[Problem description] Each record is to be printed again precisely as it reads.
....................
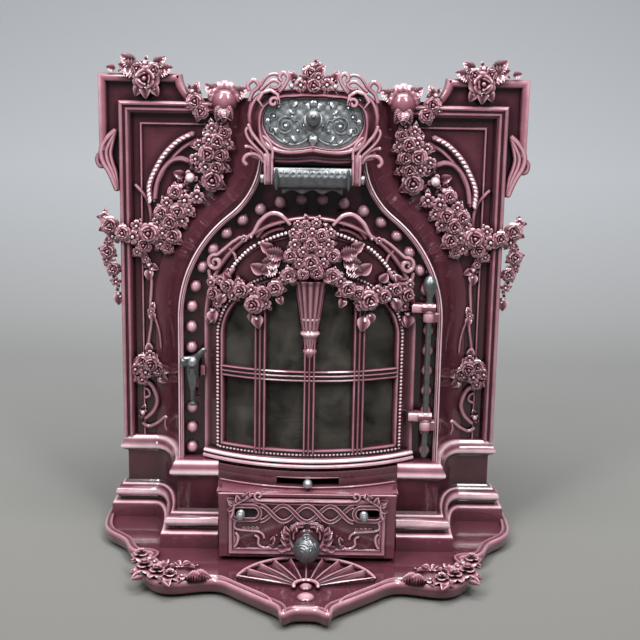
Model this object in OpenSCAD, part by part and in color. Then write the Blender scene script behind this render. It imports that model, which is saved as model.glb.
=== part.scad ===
// Enamelled cast-iron stove with a bow-fronted mica door, a tilting feed door and an ash drawer.
// Millimetres, +Z up, front towards -Y. The part's origin is the middle of its footprint on the floor.
// Sizes are first drawn from the face of the side pilasters, which is y = 0 there.

/* [Front] */
// Width across the pilasters, without the ears
body_w = 562; // [552:2:580]
// How far each ear stands out past its pilaster
ear_out = 29; // [20:1:36]
// Height of the ears' top edge
ear_top = 680; // [672:2:700]
// Height of an ear
ear_h = 104; // [90:2:120]
// Height of the front's edge beside the feed door
shoulder_top = 648; // [644:2:654]
// Thickness of the front castings
wall = 9; // [7:0.5:11]
// How far the middle stands in front of the pilasters
front_d = 110; // [104:1:114]

/* [Arch] */
// Radius of the raised rim round the door arch
rim_r = 184; // [182:1:188]
// Height of the arch's springing
arch_z = 345; // [335:1:350]
// Half width of the neck under the feed door
neck_x = 72; // [68:1:76]
// Width of the cove between rim and pilaster panel
cove_w = 48; // [44:1:50]
// Radius of the balls in the channel
ball_r = 9; // [7:0.5:10]
// Balls round the half circle of the arch
ball_count = 18; // [14:2:18]

/* [Base] */
// Height of the foot bosses
foot_h = 6; // [4:1:10]
// Height of the hearth tray above its feet
tray_h = 14; // [12:1:18]
// Height of the plinth above the tray
plinth_h = 123; // [120:1:126]
// How far the tray reaches in front of the pilasters
tray_front = 350; // [340:1:360]
// Depth of the iron casing behind the front
casing_d = 166; // [160:1:200]
// Thickness of the casing plates
plate_t = 6; // [5:0.5:8]
// Inner radius of the flue collar
flue_r = 56; // [50:0.5:60]

/* [Door] */
// Radius of the door's bow
bow_r = 240; // [236:1:250]
// Width of the door's stiles beside the mica window
stile_w = 28; // [26:1:34]
// Width of the glazing bars
bar_w = 16; // [12:1:18]
// Height of the cross bar's middle
cross_z = 274; // [260:1:290]
// Thickness of the mica
mica_t = 1; // [0.5:0.1:1.5]

/* [Ash drawer] */
// Half width of the drawer's front
drawer_x = 107; // [100:1:108]
// Height of the drawer's front
drawer_h = 80; // [76:1:81]
// Radius of the air holes
air_r = 6.5; // [5:0.5:7]
// Travel of the air register
register_travel = 13; // [13:1:14]

/* [Hidden] */

enamel = "#7c3f4c";
nickel = "#90969a";
iron = "#343232";
brick = "#a08a72";
mica = "#c9c2a8";

touch = 0.3;       // gap between pieces that move or stand close
fit = 0.05;        // radial clearance of a pin in its bore
eps = 0.01;
facets = 48;

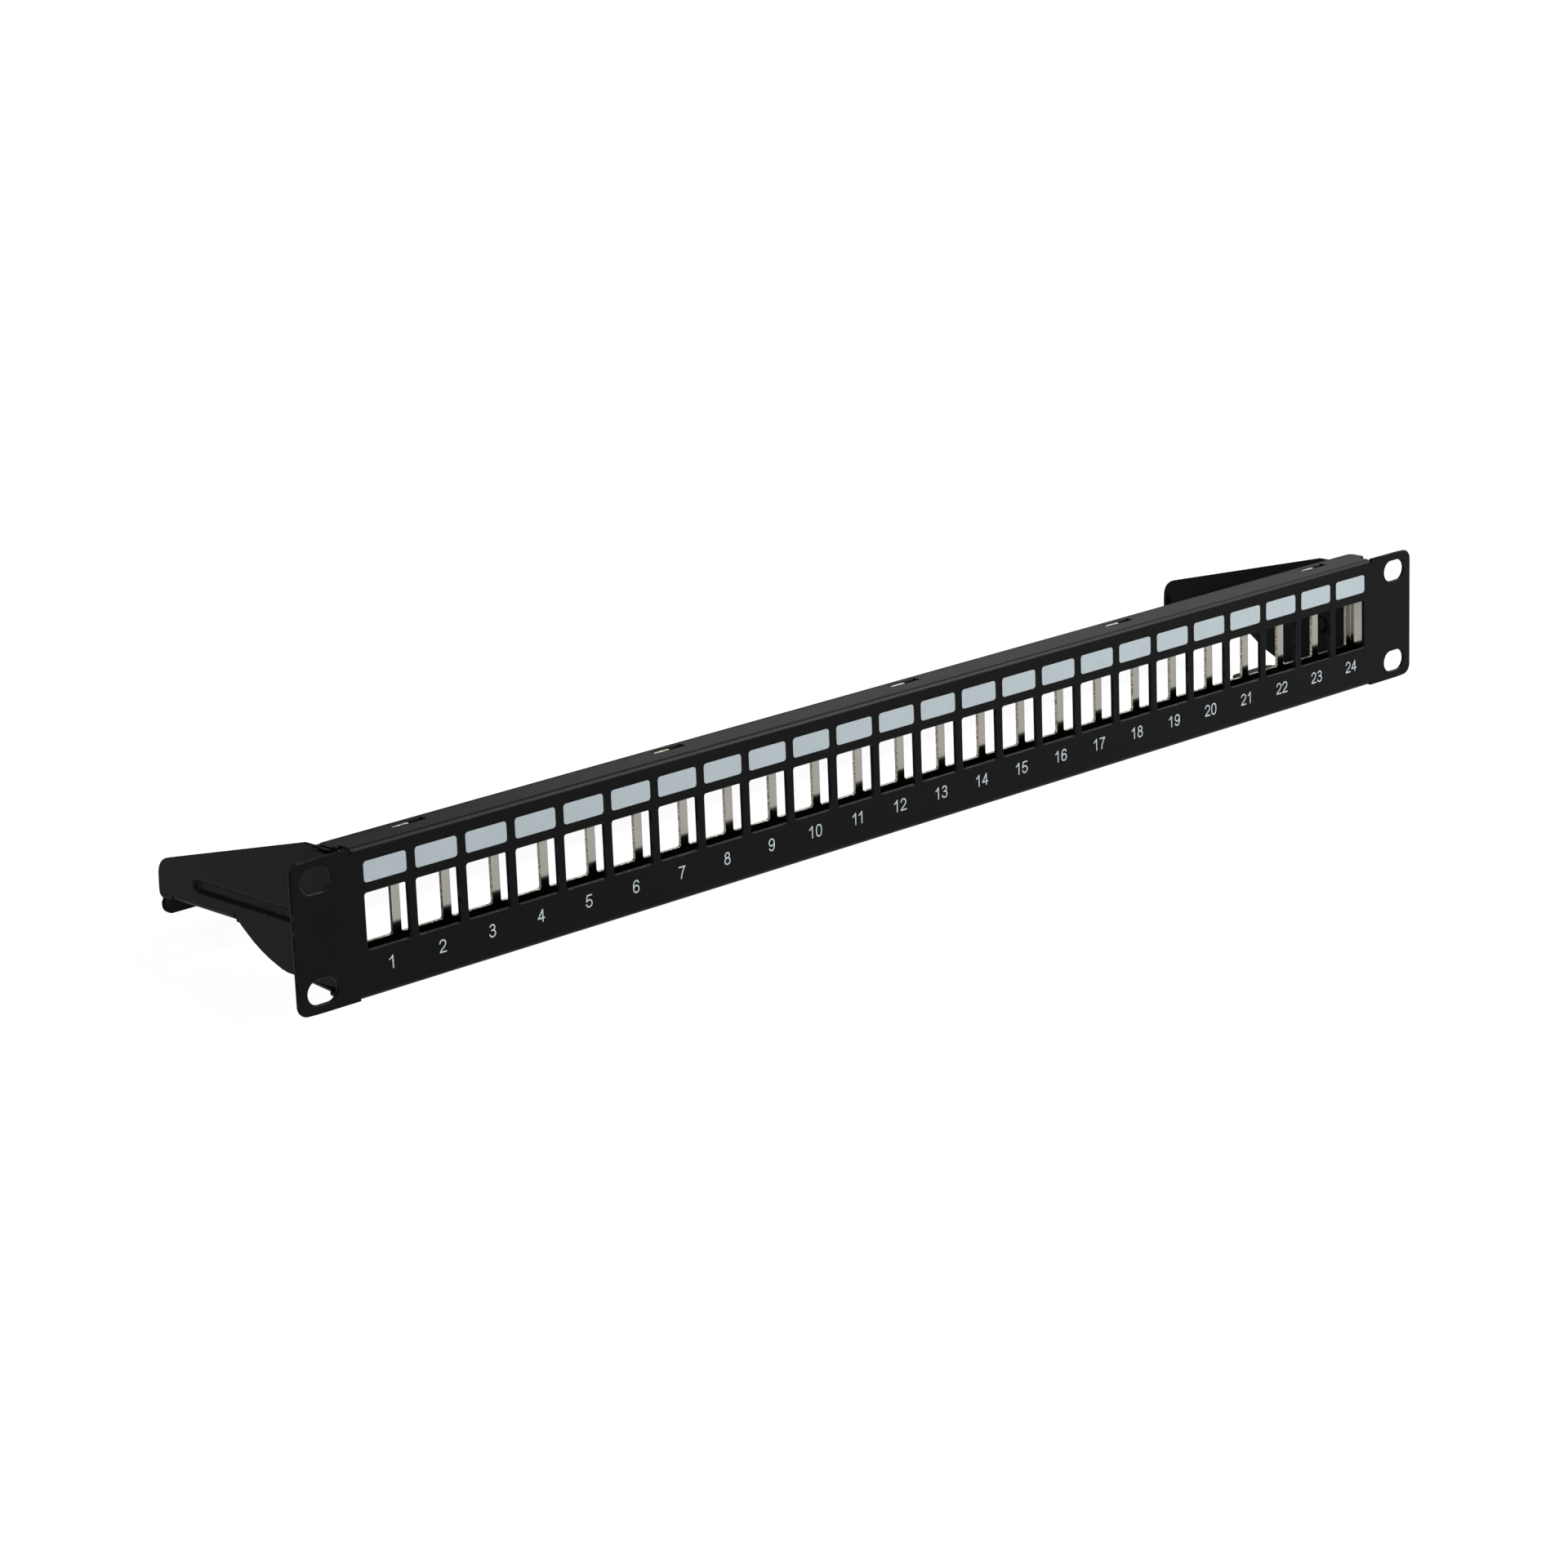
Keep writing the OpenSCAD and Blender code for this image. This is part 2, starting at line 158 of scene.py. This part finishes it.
def powder_coat(name="powder_coat_black", worn_and_lit=0.0):
    """Satin powder coat: a fine orange peel with a grain on top, faint mottling and a few dust specks. Its
    worn variant adds lighter rubbed spots, which are partly wear and partly a painted highlight.
    """
    material = new_material(name)
    tree = material.node_tree
    where = place(tree)
    mottle = noise(tree, where, scale=55, detail=3)
    peel = noise(tree, where, scale=900)
    grain = noise(tree, where, scale=2600, rough=0.6)
    coarse_dust = specks(tree, where, scale=90, radius=0.16 * MM, share=0.16)
    fine_dust = specks(tree, where, scale=260, radius=0.09 * MM, share=0.05)
    dust = calc(tree, "MAXIMUM", coarse_dust, fine_dust)
    black = mix(tree, mottle, grey(COAT_BLACK * 0.8, 1.0, 1.1), grey(COAT_BLACK * 1.3, 1.0, 1.16))
    colour = mix(tree, calc(tree, "MULTIPLY", dust, 0.6), black, grey(COAT_DUST, 1.05, 0.9))
    # Lighter rubbed patches: wear, and also a painted highlight on the rounded edges that take this material
    if worn_and_lit:
        patches = noise(tree, where, scale=420, detail=4, rough=0.65)
        rub_and_highlight = spread(tree, patches, 0.5, 0.72, 0, worn_and_lit)
        colour = mix(tree, rub_and_highlight, colour, grey(COAT_RUBBED_AND_LIT))
    rough = spread(tree, grain, 0.3, 0.7, 0.40, 0.52)
    normal = bump(tree, peel, strength=0.55, distance=0.06 * MM)
    normal = bump(tree, grain, strength=0.45, distance=0.02 * MM, normal=normal)
    return shade(material, {
        "Base Color": colour,
        "Roughness": rough,
        "Specular IOR Level": COAT_GLOSS,
        "Normal": normal,
    })


def nickel(name="nickel_plate_bright", sheared=False):
    """Nickel plate on rolled sheet. Its sheared edges are torn in streaks along the sheet's thickness."""
    material = new_material(name)
    tree = material.node_tree
    where = place(tree)
    cloud = noise(tree, where, scale=120, detail=3)
    rolled = noise(tree, place(tree, (0.12, 1, 1)), scale=5200)
    tint = mix(tree, cloud, *NICKEL_TINTS)
    rough = spread(tree, cloud, 0.3, 0.7, 0.11, 0.16)
    normal = bump(tree, rolled, strength=0.08, distance=0.006 * MM)
    if sheared:
        tear = noise(tree, place(tree, (1, 0.35, 1)), scale=2400, detail=4, rough=0.7)
        pits = spread(tree, tear, 0.42, 0.58)
        tint = mix(tree, pits, *SHEARED_TINTS)
        rough = spread(tree, tear, 0.35, 0.65, 0.55, 0.30)
        normal = bump(tree, tear, strength=0.8, distance=0.06 * MM)
    return shade(material, {"Base Color": tint, "Metallic": 1.0, "Roughness": rough, "Normal": normal})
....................
[Response]
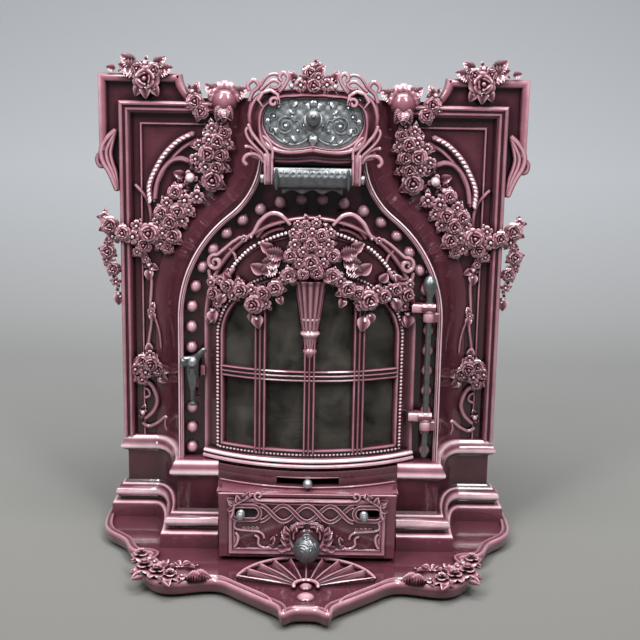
Model this object in OpenSCAD, part by part and in color. Then write the Blender scene script behind this render. It imports that model, which is saved as model.glb.
=== part.scad ===
// Enamelled cast-iron stove with a bow-fronted mica door, a tilting feed door and an ash drawer.
// Millimetres, +Z up, front towards -Y. The part's origin is the middle of its footprint on the floor.
// Sizes are first drawn from the face of the side pilasters, which is y = 0 there.

/* [Front] */
// Width across the pilasters, without the ears
body_w = 562; // [552:2:580]
// How far each ear stands out past its pilaster
ear_out = 29; // [20:1:36]
// Height of the ears' top edge
ear_top = 680; // [672:2:700]
// Height of an ear
ear_h = 104; // [90:2:120]
// Height of the front's edge beside the feed door
shoulder_top = 648; // [644:2:654]
// Thickness of the front castings
wall = 9; // [7:0.5:11]
// How far the middle stands in front of the pilasters
front_d = 110; // [104:1:114]

/* [Arch] */
// Radius of the raised rim round the door arch
rim_r = 184; // [182:1:188]
// Height of the arch's springing
arch_z = 345; // [335:1:350]
// Half width of the neck under the feed door
neck_x = 72; // [68:1:76]
// Width of the cove between rim and pilaster panel
cove_w = 48; // [44:1:50]
// Radius of the balls in the channel
ball_r = 9; // [7:0.5:10]
// Balls round the half circle of the arch
ball_count = 18; // [14:2:18]

/* [Base] */
// Height of the foot bosses
foot_h = 6; // [4:1:10]
// Height of the hearth tray above its feet
tray_h = 14; // [12:1:18]
// Height of the plinth above the tray
plinth_h = 123; // [120:1:126]
// How far the tray reaches in front of the pilasters
tray_front = 350; // [340:1:360]
// Depth of the iron casing behind the front
casing_d = 166; // [160:1:200]
// Thickness of the casing plates
plate_t = 6; // [5:0.5:8]
// Inner radius of the flue collar
flue_r = 56; // [50:0.5:60]

/* [Door] */
// Radius of the door's bow
bow_r = 240; // [236:1:250]
// Width of the door's stiles beside the mica window
stile_w = 28; // [26:1:34]
// Width of the glazing bars
bar_w = 16; // [12:1:18]
// Height of the cross bar's middle
cross_z = 274; // [260:1:290]
// Thickness of the mica
mica_t = 1; // [0.5:0.1:1.5]

/* [Ash drawer] */
// Half width of the drawer's front
drawer_x = 107; // [100:1:108]
// Height of the drawer's front
drawer_h = 80; // [76:1:81]
// Radius of the air holes
air_r = 6.5; // [5:0.5:7]
// Travel of the air register
register_travel = 13; // [13:1:14]

/* [Hidden] */

enamel = "#7c3f4c";
nickel = "#90969a";
iron = "#343232";
brick = "#a08a72";
mica = "#c9c2a8";

touch = 0.3;       // gap between pieces that move or stand close
fit = 0.05;        // radial clearance of a pin in its bore
eps = 0.01;
facets = 48;

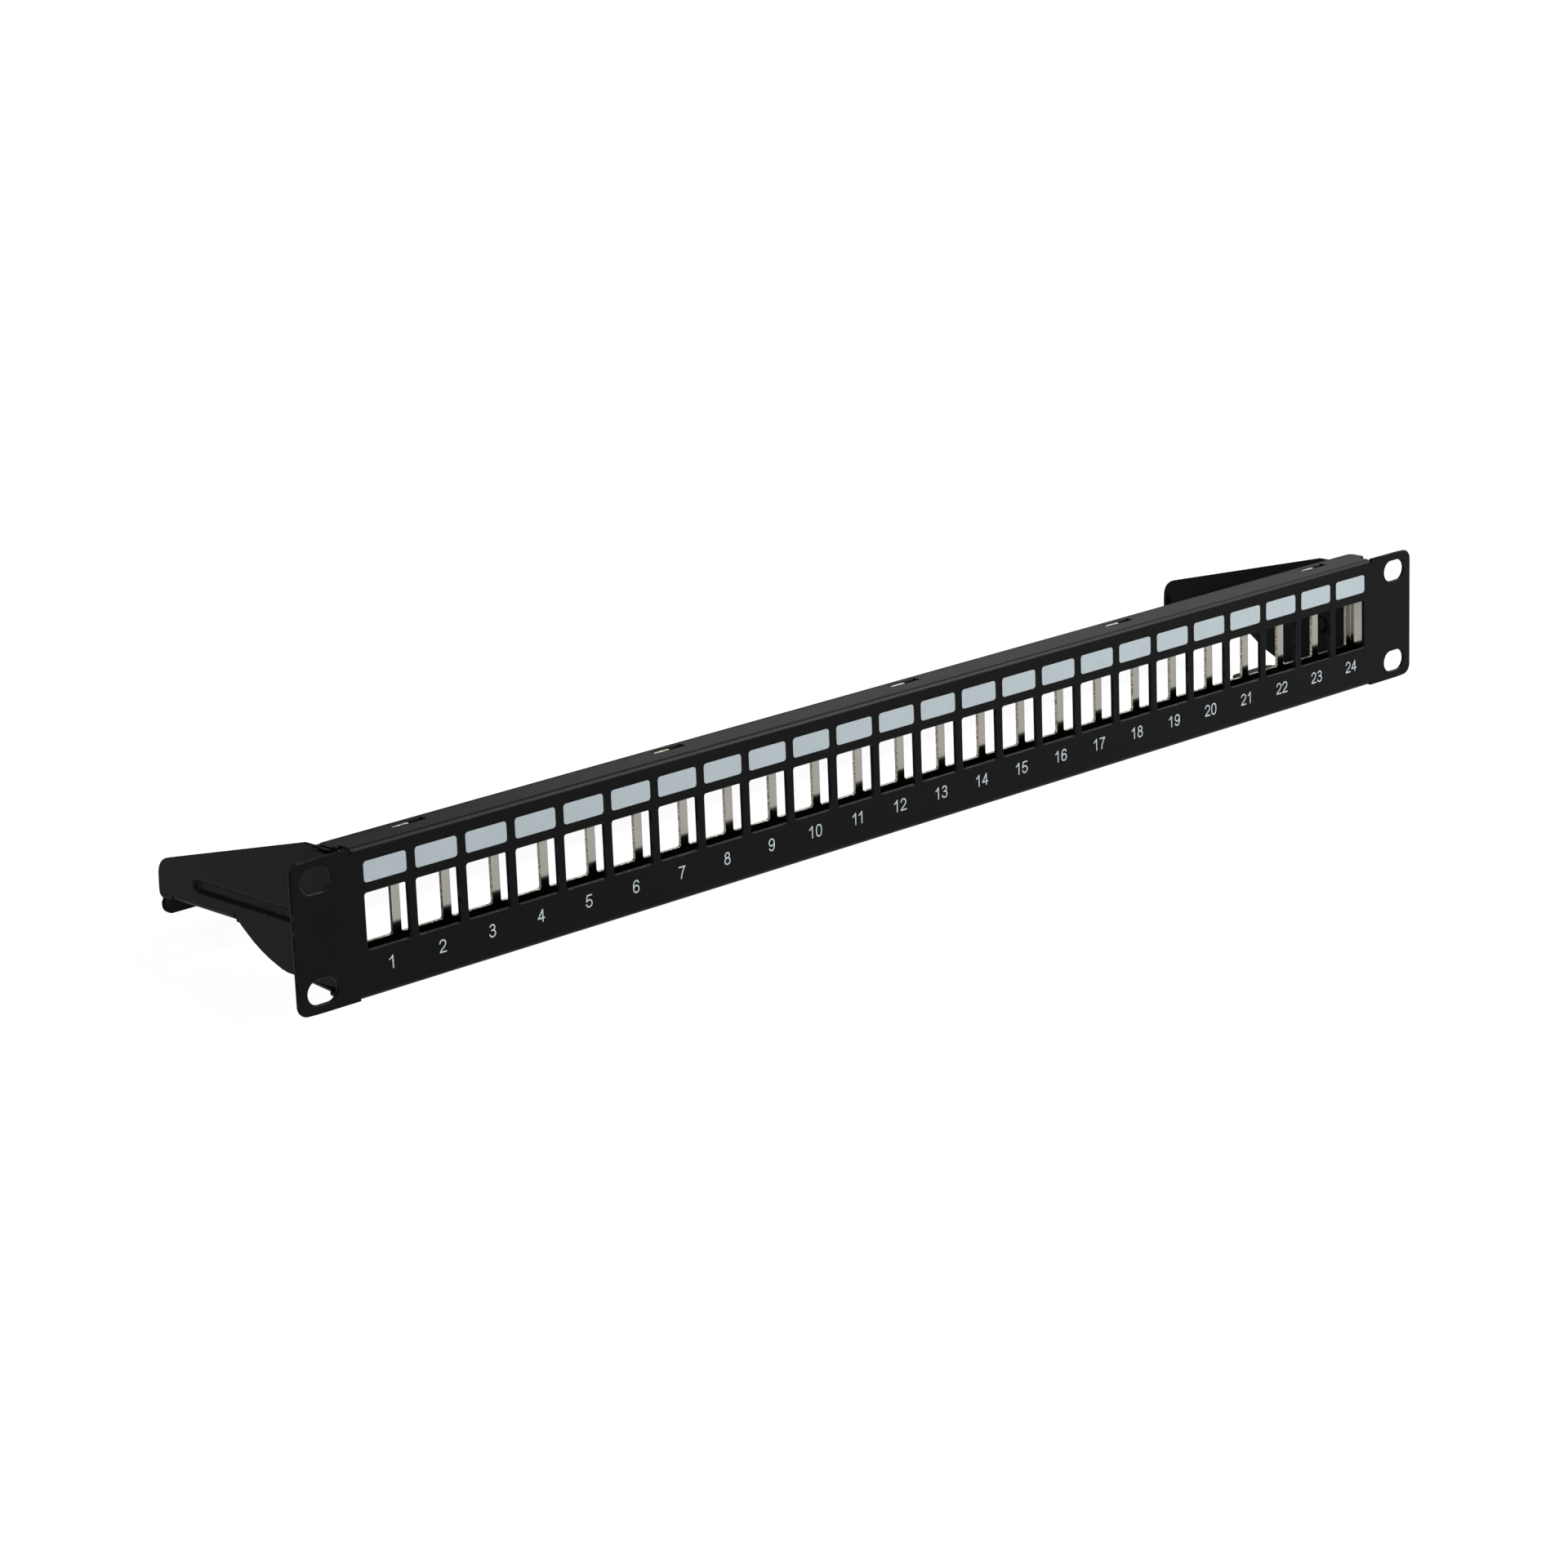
Keep writing the OpenSCAD and Blender code for this image. This is part 2, starting at line 158 of scene.py. This part finishes it.
def powder_coat(name="powder_coat_black", worn_and_lit=0.0):
    """Satin powder coat: a fine orange peel with a grain on top, faint mottling and a few dust specks. Its
    worn variant adds lighter rubbed spots, which are partly wear and partly a painted highlight.
    """
    material = new_material(name)
    tree = material.node_tree
    where = place(tree)
    mottle = noise(tree, where, scale=55, detail=3)
    peel = noise(tree, where, scale=900)
    grain = noise(tree, where, scale=2600, rough=0.6)
    coarse_dust = specks(tree, where, scale=90, radius=0.16 * MM, share=0.16)
    fine_dust = specks(tree, where, scale=260, radius=0.09 * MM, share=0.05)
    dust = calc(tree, "MAXIMUM", coarse_dust, fine_dust)
    black = mix(tree, mottle, grey(COAT_BLACK * 0.8, 1.0, 1.1), grey(COAT_BLACK * 1.3, 1.0, 1.16))
    colour = mix(tree, calc(tree, "MULTIPLY", dust, 0.6), black, grey(COAT_DUST, 1.05, 0.9))
    # Lighter rubbed patches: wear, and also a painted highlight on the rounded edges that take this material
    if worn_and_lit:
        patches = noise(tree, where, scale=420, detail=4, rough=0.65)
        rub_and_highlight = spread(tree, patches, 0.5, 0.72, 0, worn_and_lit)
        colour = mix(tree, rub_and_highlight, colour, grey(COAT_RUBBED_AND_LIT))
    rough = spread(tree, grain, 0.3, 0.7, 0.40, 0.52)
    normal = bump(tree, peel, strength=0.55, distance=0.06 * MM)
    normal = bump(tree, grain, strength=0.45, distance=0.02 * MM, normal=normal)
    return shade(material, {
        "Base Color": colour,
        "Roughness": rough,
        "Specular IOR Level": COAT_GLOSS,
        "Normal": normal,
    })


def nickel(name="nickel_plate_bright", sheared=False):
    """Nickel plate on rolled sheet. Its sheared edges are torn in streaks along the sheet's thickness."""
    material = new_material(name)
    tree = material.node_tree
    where = place(tree)
    cloud = noise(tree, where, scale=120, detail=3)
    rolled = noise(tree, place(tree, (0.12, 1, 1)), scale=5200)
    tint = mix(tree, cloud, *NICKEL_TINTS)
    rough = spread(tree, cloud, 0.3, 0.7, 0.11, 0.16)
    normal = bump(tree, rolled, strength=0.08, distance=0.006 * MM)
    if sheared:
        tear = noise(tree, place(tree, (1, 0.35, 1)), scale=2400, detail=4, rough=0.7)
        pits = spread(tree, tear, 0.42, 0.58)
        tint = mix(tree, pits, *SHEARED_TINTS)
        rough = spread(tree, tear, 0.35, 0.65, 0.55, 0.30)
        normal = bump(tree, tear, strength=0.8, distance=0.06 * MM)
    return shade(material, {"Base Color": tint, "Metallic": 1.0, "Roughness": rough, "Normal": normal})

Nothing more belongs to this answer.